§ Work to do: Starting at the first line of the data below, write out each line exactly until you reach the line containing "handle_angle = 35; // [0:5:355]", and include that line too.

+===+

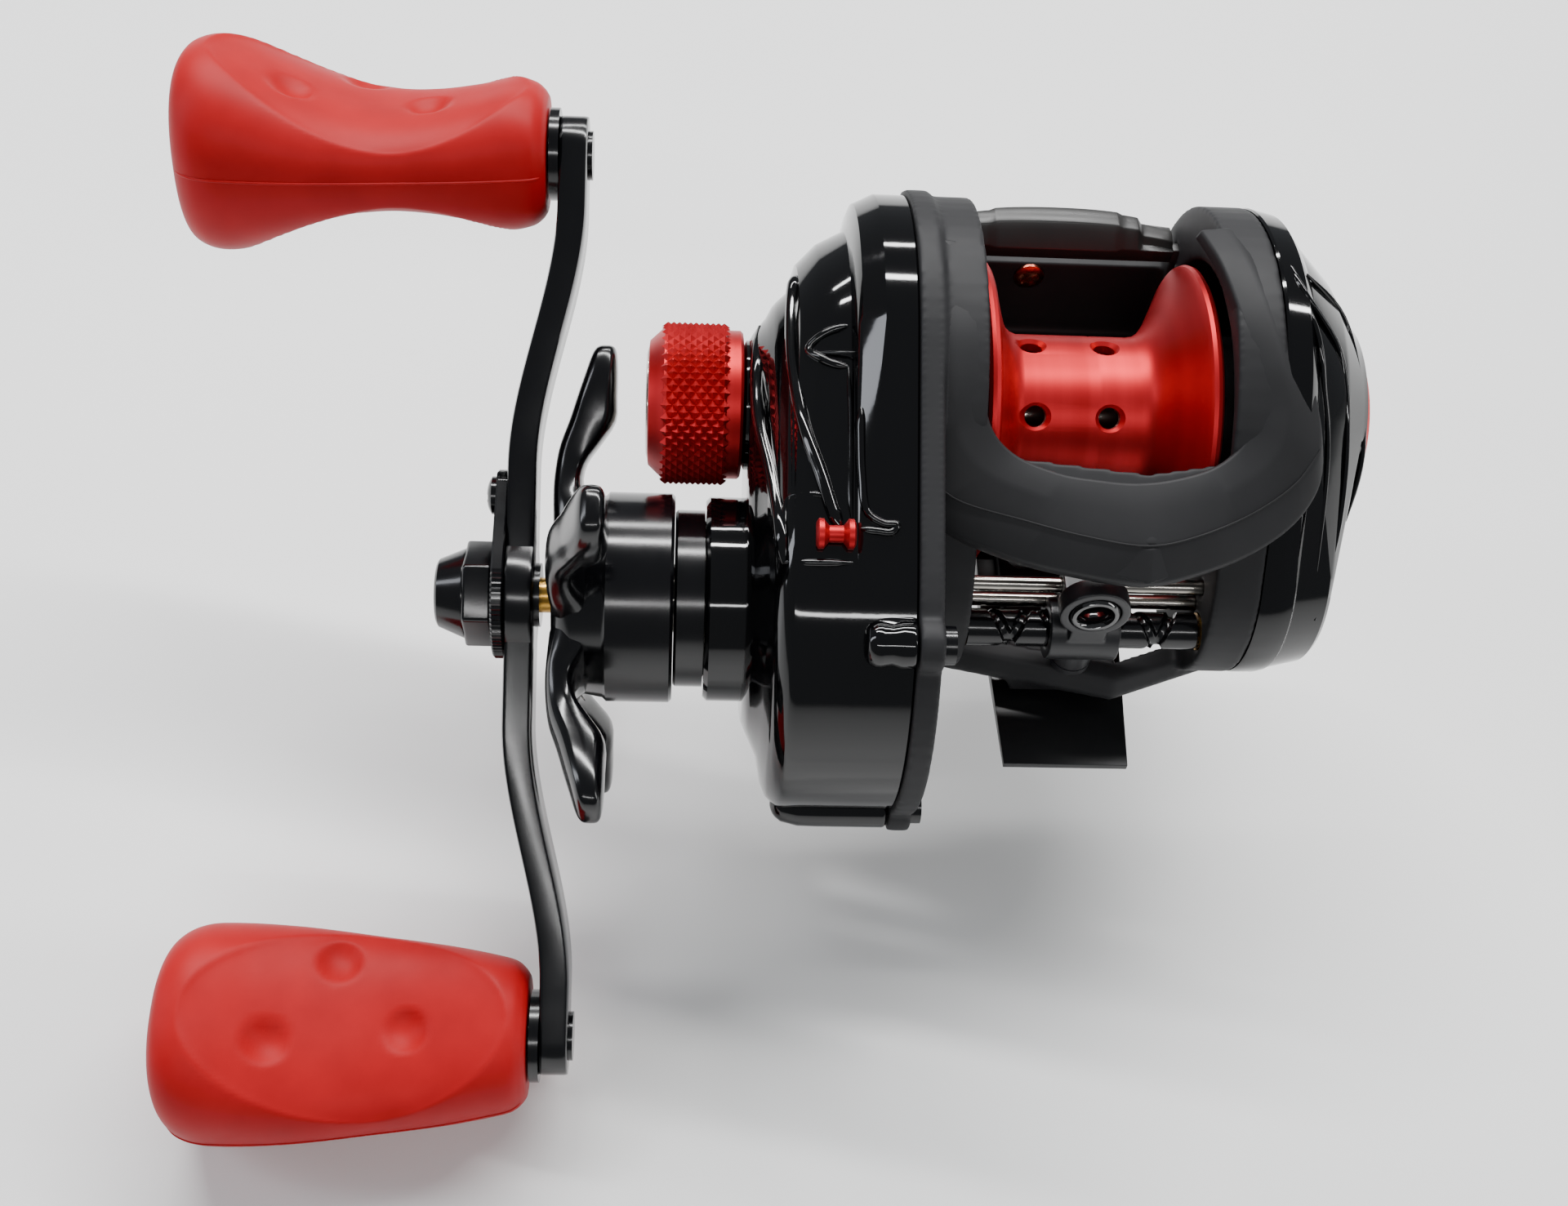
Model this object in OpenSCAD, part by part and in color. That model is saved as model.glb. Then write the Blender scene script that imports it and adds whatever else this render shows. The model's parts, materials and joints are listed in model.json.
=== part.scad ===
/* [Layout] */
// Height of the spool axis above the foot's bottom face
spool_z = 22; // [22:0.5:26]
// Angle of the main shaft below and in front of the spool axis
gear_angle = 35; // [30:1:38]
// Distance between the two knob axes on the handle arm
handle_span = 95; // [80:1:114]
// Tilt of the handle arm above the horizontal
handle_angle = 35; // [0:5:355]

/* [Gear train] */
// Module of the drive gear and pinion
gear_module = 0.52; // [0.5:0.01:0.54]
// Teeth on the drive gear
drive_teeth = 70; // [66:1:72]
// Teeth on the pinion
pinion_teeth = 11; // [11:1:12]
// Module of the level-wind gears
wind_module = 0.4; // [0.38:0.01:0.44]
// Teeth on the level-wind idler
idler_teeth = 18; // [17:1:20]
// Teeth on the worm gear
worm_teeth = 14; // [13:1:15]
// Rise of the worm axis in front of the main shaft, in degrees
worm_lift = 34; // [30:1:40]

/* [Spool] */
// Width over the two spool flanges
spool_w = 24; // [20:0.5:28]
// Radius of the spool flanges
flange_r = 16.6; // [14:0.1:17]
// Radius of the bare arbor
arbor_r = 8.6; // [7:0.1:11]
// Thickness of a flange at its rim
flange_t = 1.3; // [0.9:0.1:2]
// Radius of the spool shaft in its bearings
spool_shaft_r = 1.5; // [1.2:0.1:1.6]

/* [Frame] */
// Radius of the rounded rear of the side outline
rear_r = 20.7; // [20:0.1:24]
// Radius of the rounded nose of the side outline
nose_r = 12.5; // [11.5:0.1:14]
// Thickness of the frame's left arm
left_arm_t = 4.5; // [4:0.1:7]
// Thickness of the gear plate beside the left arm
gear_plate_t = 2.5; // [2:0.1:4]
// Thickness of the frame's right arm
right_arm_t = 5; // [4:0.1:7]
// Gap between a spool flange and a frame arm
side_gap = 0.5; // [0.3:0.1:1]
// Wall of the cradle below and behind the spool
cradle_t = 2.6; // [1.8:0.1:3.2]

/* [Covers] */
// Radius of the gear case round the main shaft
case_r = 22.4; // [21.6:0.1:24]
// Wall of the gear-side cover
cover_wall = 1.5; // [1.2:0.1:1.8]
// Depth of the gear-side cover from the gear plate to its outer face
cover_depth = 13; // [12.6:0.1:16]
// Depth of the palm-side plate
palm_depth = 12.5; // [12:0.5:16]

/* [Foot] */
// Length of the reel foot
foot_len = 58; // [50:1:66]
// Width of the reel foot at its middle
foot_w = 16; // [14:0.5:18]
// Width of the reel foot at its tips
foot_tip_w = 13.7; // [12:0.1:15]
// Thickness of the foot plate
foot_t = 1.6; // [1.2:0.1:2]

/* [Level wind] */
// Radius of the worm shaft
worm_r = 2; // [1.7:0.1:2.3]
// Radius of each guide rod
rod_r = 0.8; // [0.6:0.05:1]
// Width of the line guide along the worm
guide_w = 7.4; // [6:0.1:9]
// Radius of the hole in the line guide's ring
eye_r = 1.65; // [1.2:0.05:2]

/* [Handle] */
// Thickness of the handle arm
arm_t = 3; // [2.4:0.1:3.4]
// Width of the handle arm
arm_w = 9; // [8:0.1:12]
// Offset of the arm's ends towards the reel
arm_bend = 4.6; // [2:0.1:5]
// Length of a knob
knob_len = 38.4; // [34:0.1:46]
// Radius of a knob post
post_r = 2; // [1.6:0.1:2.6]

/* [Drag star and cast control] */
// Radius from the main shaft to the tip of a star arm
star_r = 27; // [24:0.5:31]
// Number of star arms
star_arms = 5; // [4:1:6]
// Radius of the star's hub
star_hub_r = 11.3; // [10:0.1:12]
// Radius over the knurl of the cast-control knob
cast_r = 8.65; // [7.6:0.05:9.2]

/* [Controls] */
// Travel of the thumb bar when it is pressed
bar_travel = 3; // [2:0.5:4]
// Radius of the brake dial
dial_r = 9.5; // [7:0.1:10]

/* [Fits] */
// Radial clearance of a shaft that turns or slides
run_gap = 0.05; // [0.03:0.01:0.1]
// Clearance between parts that pass each other
pass_gap = 0.3; // [0.2:0.05:0.5]

/* [Hidden] */
$fn = 64;
e = 0.01;
soft_fn = 32;

// Gear centre distances
gear_cd = gear_module * (drive_teeth + pinion_teeth) / 2;
worm_cd = wind_module * (idler_teeth + worm_teeth) / 2;
main_y = -gear_cd * cos(gear_angle);
main_z = spool_z - gear_cd * sin(gear_angle);
worm_y = main_y - worm_cd * cos(worm_lift);
worm_z = main_z + worm_cd * sin(worm_lift);

// Side outline, in (y, z)
rear_c = [3, spool_z + 0.2];
nose_c = [-13, spool_z - 8];

// Stations along the spool axis
inner_x = spool_w / 2 + side_gap;
arm_lx = -inner_x - left_arm_t;
plate_x = arm_lx - gear_plate_t;
case_x = plate_x - cover_depth;
arm_rx = inner_x + right_arm_t;
palm_x = arm_rx + palm_depth;
cover_step_x = plate_x - 6;

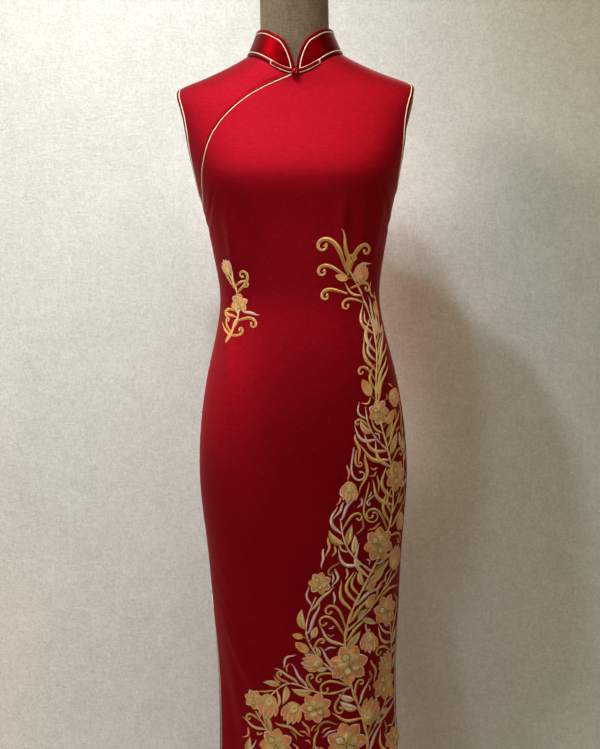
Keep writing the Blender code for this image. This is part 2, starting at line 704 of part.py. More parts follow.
# ---------------------------------------------------------------- collar and frog
def collar_height(turns):
    """Height of the collar along its slope at turns round the neck."""
    s = np.sin(turns)
    end = np.where(s < 0, COLLAR_HEIGHT["front"], COLLAR_HEIGHT["back"])
    return COLLAR_HEIGHT["side"] + (end - COLLAR_HEIGHT["side"]) * s ** 2


COLLAR_TURNS = np.linspace(MIDDLE_FRONT - 0.3, MIDDLE_FRONT + FULL_TURN + 0.3, COLLAR_STATIONS)


def collar_base():
    """The collar's base line as points, read at COLLAR_TURNS."""
    places = neckline(np.mod(COLLAR_TURNS - MIDDLE_FRONT, FULL_TURN) + MIDDLE_FRONT)
    return bare_place(places[:, 0], places[:, 1])


COLLAR_BASE = collar_base()


def collar_place(turns, height):
    """Points of the collar's outer face at turns round the neck and heights up its slope."""
    base = np.stack([np.interp(turns, COLLAR_TURNS, COLLAR_BASE[:, k]) for k in range(3)], axis=-1)
    depth = np.where(np.sin(turns) < 0, COLLAR_TOP_FRONT, COLLAR_TOP_BACK)
    top_x = COLLAR_TOP_HALF_WIDTH * np.cos(turns)
    top_y = depth * np.sin(turns)
    full = collar_height(turns)
    lean_x = top_x - base[..., 0]
    lean_y = top_y - base[..., 1]
    rise = np.sqrt(full ** 2 - lean_x ** 2 - lean_y ** 2)
    share = (height + COLLAR_LIFT) / full
    return base + np.stack((lean_x * share, lean_y * share, rise * share), axis=-1)


def turn_at(distance):
    """The turn round the neck at a distance along the collar's base from the middle front."""
    start = np.searchsorted(COLLAR_TURNS, MIDDLE_FRONT)
    half_round = slice(start, start + COLLAR_STATIONS // 2)
    run = np.linalg.norm(np.diff(COLLAR_BASE[half_round], axis=0), axis=1)
    return np.interp(distance, np.concatenate(([0], np.cumsum(run))), COLLAR_TURNS[half_round])


def collar_edge():
    """The collar's bound edge: up a rounded front corner, round the top and down the other."""
    bend = np.linspace(0, math.pi / 2, COLLAR_CORNER_SEGMENTS + 1)
    corner_turn = turn_at(SEAM_GAP + COLLAR_CORNER * (1 - np.cos(bend)))
    corner_height = collar_height(corner_turn) * np.sin(bend)
    first = np.stack((corner_turn, corner_height), axis=1)
    spans = COLLAR_SEGMENTS + 2 * (COLLAR_END_ROWS - COLLAR_CORNER_SEGMENTS)
    middle_turns = np.linspace(corner_turn[-1], math.pi - corner_turn[-1], spans + 1)
    middle = np.stack((middle_turns, collar_height(middle_turns)), axis=1)[1:-1]
    last = np.stack((math.pi - corner_turn, corner_height), axis=1)[::-1]
    return np.vstack((first, middle, last))[::-1]


def collar_level(height):
    """A path round the whole collar at one height up its slope."""
    turns = np.linspace(MIDDLE_FRONT - 0.2, MIDDLE_FRONT + FULL_TURN + 0.2, 120)
    return np.stack((turns, np.full_like(turns, height)), axis=1)


def collar_strip(height, border):
    """A path along the collar at one height between its two front borders."""
    path = collar_level(height)
    inset = np.minimum(path[:, 0] - MIDDLE_FRONT, MIDDLE_FRONT + FULL_TURN - path[:, 0])
    path = path[inset > 0.02]
    path = trim_end(trim_start(path, border[::-1]), border[::-1])
    return resample(collar_place, path, COLLAR_SEGMENTS)


def build_collar():
    """The stand-up collar, its bindings and piping."""
    outline = collar_edge()
    width = COLLAR_BINDING_WIDTH
    piping_low = width + SEAM_GAP
    piping_high = piping_low + PIPING_WIDTH
    panel_low = piping_high + SEAM_GAP

    heights = (0.0, 0.0, piping_low, piping_low, panel_low)
    offsets = (0.0, width, piping_low, piping_high, panel_low)
    top_edges = []
    for height, offset in zip(heights, offsets):
        edge = shift(collar_place, outline, offset)
        level = collar_level(height)
        top_edges.append(trim_end(trim_start(edge, level), level))
    ribbon("binding_collar", collar_place, top_edges[0:2], TRIM_PROUD, TRIM_WALL, "satin_trim")
    ribbon("piping_collar", collar_place, top_edges[2:4], PIPING_PROUD, TRIM_WALL, "gold_cord")

    inner_binding = shift(collar_place, outline, width + SEAM_GAP)
    inner_piping = shift(collar_place, outline, piping_high + SEAM_GAP)
    run_down = np.array(((0, width),))
    inner_binding = np.vstack((inner_binding[:1] - run_down, inner_binding,
                               inner_binding[-1:] - run_down))
    ribbon("binding_collar_base", collar_place,
           [collar_strip(h, inner_binding) for h in (0.0, width)],
           TRIM_PROUD, TRIM_WALL, "satin_trim")
    ribbon("piping_collar_base", collar_place,
           [collar_strip(h, inner_piping) for h in (piping_low, piping_high)],
           PIPING_PROUD, TRIM_WALL, "gold_cord")

    border = top_edges[4][::-1]
    left = border[:COLLAR_END_ROWS + 1]
    right = border[::-1][:COLLAR_END_ROWS + 1]
    top = border[COLLAR_END_ROWS:-COLLAR_END_ROWS]
    low = collar_level(panel_low)
    inside = low[(low[:, 0] > left[0, 0]) & (low[:, 0] < right[0, 0])]
    bottom = resample(collar_place, np.vstack((left[:1], inside, right[:1])), COLLAR_SEGMENTS)
    panel("collar", collar_place, patch(bottom, top, left, right), "satin")


def build_frog():
    """The straight frog fastening: a ball knot between two flat bars."""
    knot_point, knot_normal, _, _ = lay(collar_place, np.array(((MIDDLE_FRONT, -COLLAR_LIFT),)))
    centre = knot_point[0] + knot_normal[0] * (FROG_KNOT_RADIUS + TRIM_PROUD + 2 * SEAM_GAP)
    mesh = bpy.data.meshes.new("frog_knot")
    shape = bmesh.new()
    bmesh.ops.create_uvsphere(shape, u_segments=KNOT_SEGMENTS, v_segments=KNOT_RINGS,
                              radius=FROG_KNOT_RADIUS)
    shape.to_mesh(mesh)
    shape.free()
    mesh.shade_smooth()
    knot = add_object("frog_knot", mesh, "satin_trim")
    knot.location = centre
    for name, side in (("frog_bar_left", 1), ("frog_bar_right", -1)):
        reach = np.linspace(FROG_BAR_START, FROG_BAR_START + FROG_BAR_LENGTH, FROG_BAR_STATIONS)
        turns = turn_at(reach)
        turns = turns if side > 0 else math.pi - turns
        edges = [np.stack((turns, np.full_like(turns, h)), axis=1)
                 for h in (0, FROG_BAR_WIDTH)]
        proud = TRIM_PROUD + SEAM_GAP + FROG_BAR_THICKNESS
        ribbon(name, collar_place, edges, proud, FROG_BAR_THICKNESS, "satin_trim")


# ---------------------------------------------------------------- dress form and stand
def form_rings():
    """Rings of points round the form, from its bottom edge up to the top of its neck."""
    angles = np.linspace(0, FULL_TURN, FORM_SEGMENTS, endpoint=False)
    turns = np.linspace(MIDDLE_FRONT, MIDDLE_FRONT + FULL_TURN, COLLAR_STATIONS)
    neck_places = neckline(turns)
    wrapped = np.mod(angles - MIDDLE_FRONT, FULL_TURN) + MIDDLE_FRONT
    neck_z = np.interp(wrapped, np.unwrap(neck_places[:, 0]), neck_places[:, 1])
    rings = [form_ring(angles, np.full_like(angles, level)) for level in FORM_LEVELS]
    rings[0][:, 2] = FORM_BOTTOM_Z
    start = FORM_LEVELS[-1]
    for share in FORM_SHOULDER_SHARES:
        rings.append(form_ring(angles, start + (neck_z - start) * share))
    root = rings[-1]
    depth = np.where(np.sin(angles) < 0, FORM_NECK_FRONT, FORM_NECK_BACK)
    neck_x = FORM_NECK_HALF_WIDTH * np.cos(angles)
    neck_y = depth * np.sin(angles)
    for turn in FORM_NECK_BENDS:
        bend = turn * math.pi / 2
        share = math.sin(bend)
        ring = root.copy()
        ring[:, 0] += (neck_x - root[:, 0]) * share
        ring[:, 1] += (neck_y - root[:, 1]) * share
        ring[:, 2] += FORM_NECK_CURVE * (1 - math.cos(bend)) + FORM_NECK_RISE * share
        rings.append(ring)
    top = rings[-1].copy()
    top[:, 2] = FORM_NECK_TOP_Z
    rings.append((rings[-1] + top) / 2)
    rings.append(top)
    return rings


def form_ring(angles, levels):
    """One ring of the form, behind the cloth by its wall and the air at that height."""
    point, normal, _, _ = lay(bare_place, np.stack((angles, levels), axis=1))
    heights, gaps = np.array(FORM_EASE).T
    gap = np.interp(levels, heights, gaps)
    ring = point - normal * (WALL + gap)[:, None]
    heights, plates = np.array(ARM_PLATE).T
    limit = np.interp(levels, heights, plates) + ARM_PLATE_SHIFT * np.sign(ring[:, 0])
    share = np.abs(ring[:, 0]) / limit
    ring[:, 0] /= (1 + share ** ARM_PLATE_POWER) ** (1 / ARM_PLATE_POWER)
    return ring


def capped_loft(name, rings, finish):
    """A closed solid through rings of equal size with flat ends."""
    count = len(rings[0])
    points = np.concatenate(rings)
    faces = []
    for i in range(len(rings) - 1):
        for j in range(count):
            k = (j + 1) % count
            faces.append([i * count + j, i * count + k, (i + 1) * count + k, (i + 1) * count + j])
    faces.append(list(range(count))[::-1])
    faces.append([(len(rings) - 1) * count + j for j in range(count)])
    return add_mesh(name, points, faces, finish)


def turned(name, profile, finish):
    """A turned solid about the upright axis, from its outer profile read top to bottom."""
    mesh = bpy.data.meshes.new(name)
    points = [(x, 0, z) for x, z in profile]
    mesh.from_pydata(points, [(i, i + 1) for i in range(len(points) - 1)], [])
    made = add_object(name, mesh, finish)
    spin = made.modifiers.new("turn", "SCREW")
    spin.steps = ROUND_SEGMENTS
    spin.render_steps = ROUND_SEGMENTS
    spin.use_merge_vertices = True
    spin.merge_threshold = 0.0001
    spin.use_smooth_shade = True
    return made


def build_form():
    """The covered form, its neck cap, and the stand that carries it."""
    rings = form_rings()
    capped_loft("form_torso", rings, "linen")
    neck = rings[-1].copy()
    cap = []
    for share, height in NECK_CAP_PROFILE:
        ring = neck.copy()
        ring[:, :2] *= share
        ring[:, 2] += height
        cap.append(ring)
    capped_loft("form_neck_cap", cap, "wood")
    socket_top = FORM_BOTTOM_Z - SEAM_GAP
    socket_low = socket_top - SOCKET_HEIGHT
    flange_low = socket_top - SOCKET_FLANGE_THICKNESS
    turned("form_socket", ((0, socket_top), (SOCKET_FLANGE_RADIUS, socket_top),
                           (SOCKET_FLANGE_RADIUS, flange_low),
                           (SOCKET_RADIUS, flange_low - EDGE_ROUNDING),
                           (SOCKET_RADIUS, socket_low), (0, socket_low)), "steel")
    hub_low = BASE_THICKNESS + SEAM_GAP
    hub_top = BASE_THICKNESS + HUB_HEIGHT
    pole_low = hub_top + SEAM_GAP
    pole_high = socket_low - SEAM_GAP
    turned("form_pole", ((0, pole_high), (POLE_RADIUS, pole_high), (POLE_RADIUS, pole_low),
                         (0, pole_low)), "steel")
    turned("form_hub", ((0, hub_top), (HUB_RADIUS - EDGE_ROUNDING, hub_top),
                        (HUB_RADIUS, hub_top - EDGE_ROUNDING),
                        (HUB_RADIUS, hub_low + HUB_FOOT_HEIGHT), (HUB_FOOT_RADIUS, hub_low),
                        (0, hub_low)), "steel")
    turned("form_base", ((0, BASE_THICKNESS), (HUB_FOOT_RADIUS + EDGE_ROUNDING, BASE_THICKNESS),
                         (BASE_RADIUS - BASE_BEVEL, BASE_THICKNESS),
                         (BASE_RADIUS, BASE_THICKNESS - BASE_BEVEL), (BASE_RADIUS, BASE_BEVEL),
                         (BASE_RADIUS - BASE_BEVEL, 0), (0, 0)), "base_paint")


for existing in list(bpy.data.objects):
    bpy.data.objects.remove(existing, do_unlink=True)
PARTS = bpy.data.collections.new("cheongsam_dress_on_dress_form")
bpy.context.scene.collection.children.link(PARTS)
build_dress()
build_collar()
build_frog()
build_form()
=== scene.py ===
"""Cheongsam dress on a dress form: satin panels, bindings, gold piping, frog, embroidery and stand.

Metres, +Z up. The front of the dress faces -Y and the wearer's left is +X. The cloth lies on the
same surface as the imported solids, which a spline through a short table of sections describes.
"""

import logging
import math
from dataclasses import dataclass, field
from enum import Enum
from typing import Callable, Iterable, Optional, Sequence, Union

import bmesh
import bpy
import numpy as np
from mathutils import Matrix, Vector


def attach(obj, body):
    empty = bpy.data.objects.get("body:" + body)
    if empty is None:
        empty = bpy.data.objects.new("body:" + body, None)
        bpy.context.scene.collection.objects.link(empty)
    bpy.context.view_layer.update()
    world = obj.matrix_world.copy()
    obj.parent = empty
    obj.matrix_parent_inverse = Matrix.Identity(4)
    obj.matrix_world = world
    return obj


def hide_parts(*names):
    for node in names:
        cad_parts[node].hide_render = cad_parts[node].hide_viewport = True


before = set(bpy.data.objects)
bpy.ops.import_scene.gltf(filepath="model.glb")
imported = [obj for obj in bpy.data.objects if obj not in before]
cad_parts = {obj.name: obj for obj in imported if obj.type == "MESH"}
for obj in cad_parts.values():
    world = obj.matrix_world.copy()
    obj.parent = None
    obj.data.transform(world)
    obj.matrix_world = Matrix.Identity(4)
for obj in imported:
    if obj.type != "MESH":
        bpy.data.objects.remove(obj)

Array = np.ndarray
Colour = tuple[float, float, float]
Fit = Callable[[Array], Array]      # trims a path to length
LOG = logging.getLogger("cheongsam")

BODY = "root"
SEAM_GAP = 0.00012            # between pieces that meet at a seam
BINDING_WIDTH = 0.0044
PIPING_WIDTH = 0.0013
UNDER_PIPING = 0.9            # share of the piping's width at which the panel starts
HEM_Z = 0.100
SLIT_TOP_Z = 0.562
MIDDLE_FRONT = -math.pi / 2   # turn or angle at which a ring starts, running towards the left
FULL_TURN = 2 * math.pi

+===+

§ Written solution:
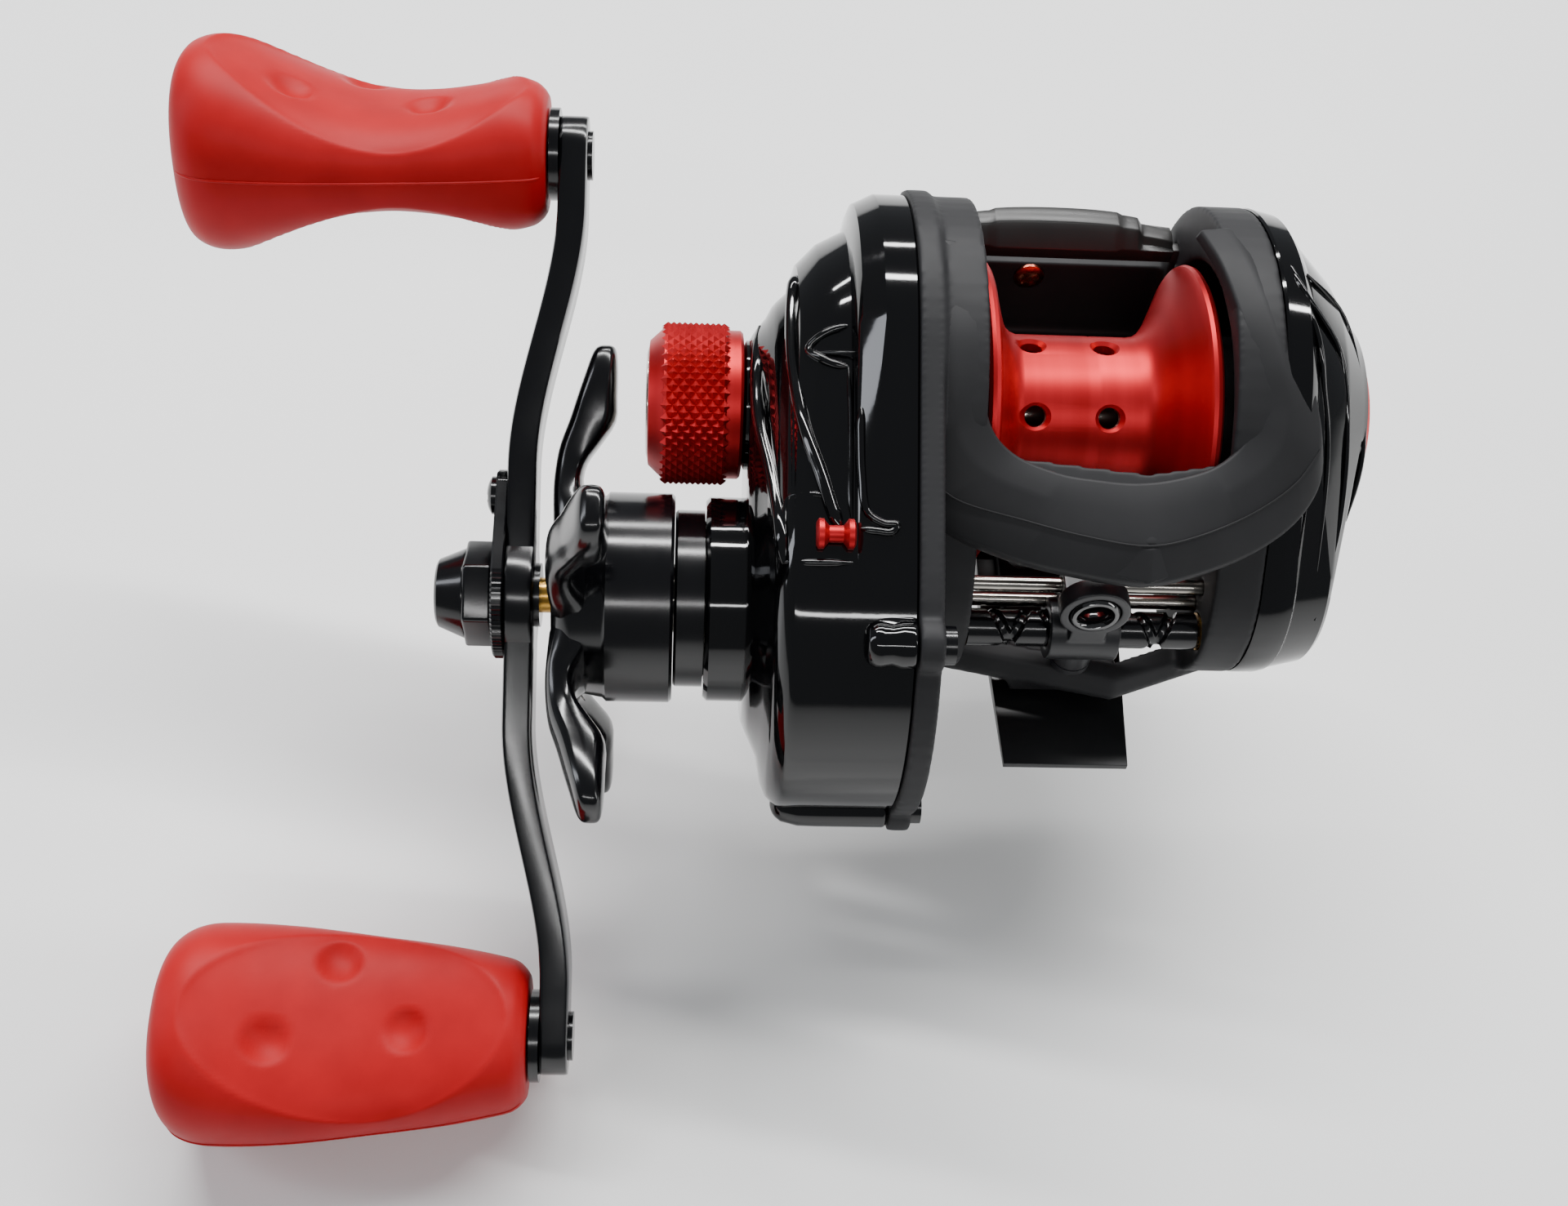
Model this object in OpenSCAD, part by part and in color. That model is saved as model.glb. Then write the Blender scene script that imports it and adds whatever else this render shows. The model's parts, materials and joints are listed in model.json.
=== part.scad ===
/* [Layout] */
// Height of the spool axis above the foot's bottom face
spool_z = 22; // [22:0.5:26]
// Angle of the main shaft below and in front of the spool axis
gear_angle = 35; // [30:1:38]
// Distance between the two knob axes on the handle arm
handle_span = 95; // [80:1:114]
// Tilt of the handle arm above the horizontal
handle_angle = 35; // [0:5:355]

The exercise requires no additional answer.